The generational/cultural tensions and unspoken sentiments play in both directions. We learn that nai nai similarly lied to one of her relatives when they were terminally ill. Does she suspect something about the way her family is acting? It’s been 25 years since her two sons have been in the same place at the same time, her grandson is marrying a woman he’s barely been dating, and her granddaughter seems especially glum and tender around her. Does nai nai know she’s got cancer, and is she publicly playing dumb for the sake of her family? The family may be lying to comfort nai nai in her final weeks of life, but perhaps she’s similarly lying to them out of appreciation for their ruse. In playing along, nai mai may be saying “of course I know” and “don’t worry about me” and “I’m so glad you’re all here” and “let’s be happy together one last time.”
That sense of preventing worry trickles down into the smaller, more familiar lies of The Farewell. When Billi tells her dad (Tzi Ma) that she’s doing fine financially and she doesn’t know if she received a writing fellowship (she didn’t), she does it because she doesn’t want him to worry and to avoid his sense of disappointment. Conversely, when Billi’s dad says that things are fine at home and he hasn’t been drinking, he does it to keep up appearances, propping up this idea that Billi can always find some stability in her parents and their home. Since their love and concern for one another is without question, in both cases the underlying truth they both want to express (but they won’t allow themselves to say) is that things are bad right now, but only for now, and what I really need is your support.
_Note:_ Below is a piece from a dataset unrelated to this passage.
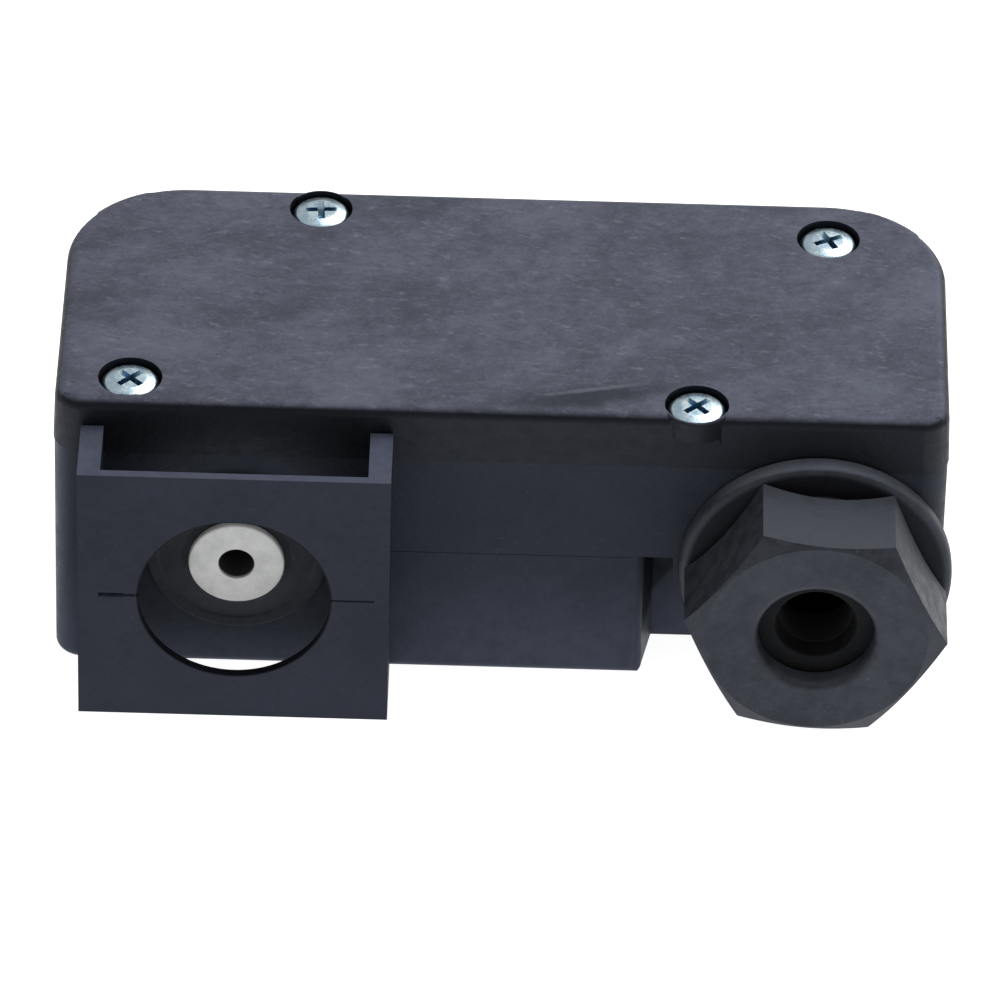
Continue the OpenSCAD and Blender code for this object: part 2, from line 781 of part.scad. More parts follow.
module cap_nut() color("#232428") {
  back_d = -collar_t - nut_gap;
  front_d = -collar_t - nut_l;
  corner_r = nut_af / 2 / cos(30);
  difference() {
    intersection() {
      translate([gland_x, depth(front_d), gland_z]) rotate([0, gland_turn, 0]) rotate([-90, 0, 0])
        cylinder(h = back_d - front_d, r = corner_r, $fn = 6);
      turned(gland_x, gland_z, [
        [0, front_d], [nut_chamfer_r, front_d], [corner_r + eps, front_d + nut_chamfer_l],
        [corner_r + eps, back_d], [0, back_d]
      ]);
    }
    rod(gland_x, gland_z, front_d - 1, back_d + 1, nut_hole_dia / 2);
    rod(gland_x, gland_z, front_d + nut_shoulder_l, back_d + 1, nut_bore_r);
  }
}

housing_base();
guard_frame();
cover();
cover_gasket();
cover_screws();
plunger();
plunger_bushing();
plunger_boot();
plunger_spring();
plunger_clip();
switch_case();
switch_lid();
switch_button();
switch_lever();
lever_pin();
snap_blade();
moving_contact();
contact_common();
contact_no();
contact_nc();
switch_screws();
terminal_block();
terminal_clamps();
terminal_screws();
lead_common();
lead_no();
lead_nc();
gland_body();
gland_o_ring();
clamp_cage();
sealing_insert();
cap_nut();
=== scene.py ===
"""Looks of the limit switch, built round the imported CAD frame. Lengths are metres; MM turns millimetres into them."""
import json
import math

import bmesh
import bpy
from mathutils import Matrix, Vector


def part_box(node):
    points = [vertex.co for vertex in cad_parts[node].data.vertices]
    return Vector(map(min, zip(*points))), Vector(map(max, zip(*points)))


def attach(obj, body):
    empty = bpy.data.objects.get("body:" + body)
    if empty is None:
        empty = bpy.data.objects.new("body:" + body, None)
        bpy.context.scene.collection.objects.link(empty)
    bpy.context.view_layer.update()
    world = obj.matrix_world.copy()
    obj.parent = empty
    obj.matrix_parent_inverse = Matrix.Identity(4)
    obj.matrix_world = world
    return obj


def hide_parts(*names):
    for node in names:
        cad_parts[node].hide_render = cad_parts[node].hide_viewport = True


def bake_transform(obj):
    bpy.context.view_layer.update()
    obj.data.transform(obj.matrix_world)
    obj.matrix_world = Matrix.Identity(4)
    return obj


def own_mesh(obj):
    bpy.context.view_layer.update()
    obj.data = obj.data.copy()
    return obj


MM = 0.001
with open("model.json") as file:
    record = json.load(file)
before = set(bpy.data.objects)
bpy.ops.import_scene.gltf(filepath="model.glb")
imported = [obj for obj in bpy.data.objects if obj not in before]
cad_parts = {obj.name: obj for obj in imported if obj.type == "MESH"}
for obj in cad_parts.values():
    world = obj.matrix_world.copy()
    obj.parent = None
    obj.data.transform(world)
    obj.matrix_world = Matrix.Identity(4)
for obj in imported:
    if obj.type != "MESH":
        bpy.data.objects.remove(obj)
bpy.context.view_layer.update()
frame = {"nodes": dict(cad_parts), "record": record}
scene = bpy.context.scene


def middle(node):
    low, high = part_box(node)
    return (low + high) / 2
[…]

Then again, adding another layer to the examination of lies, perhaps the lies we tell our loved ones are also the lies we tell ourselves when we feel helpless.
Wang’s writing is so good in exploring what’s said and unsaid, and even what’s unseen. For instance, Billi’s a writer, but we rarely if ever see her writing. What a terribly despondent state for any writer to be in. Billi’s never needs to overtly state how directionless she is at the moment since her lies and her little tells in body language say it all. We also hear about nai nai’s old house, which is gone now, replaced by new developments and an artificial rainbow. It’s the memories that matter, and the same applies to the absence of places where these memories played out.
The cast complements the writing, particularly Awkwafina, Shuzhen, Lin, and Ma. Awkwafina eschews her scene-stealing comic personas from Ocean’s 8 and Crazy Rich Asians, instead displaying unexpected dramatic depth. There’s the awkward tension between Awkwafina, Lin, and Ma, which is perfect for disappointed adult children and their parents still trying to hold things together. Shuzhen is the film’s anchor, and one of The Farewell’s best surprises. There is so much warmth and mystery in the way nai nai interacts with the other characters, which is again the result of her outward face and the sense of something concealed.
In several scenes, Wang smartly keeps one character’s face in the frame while another character’s face is turned away. We can read the emotions in one performance while we’re left to guess about the other. It’s just another artful depiction of what we show our loved ones, and what we don’t tell.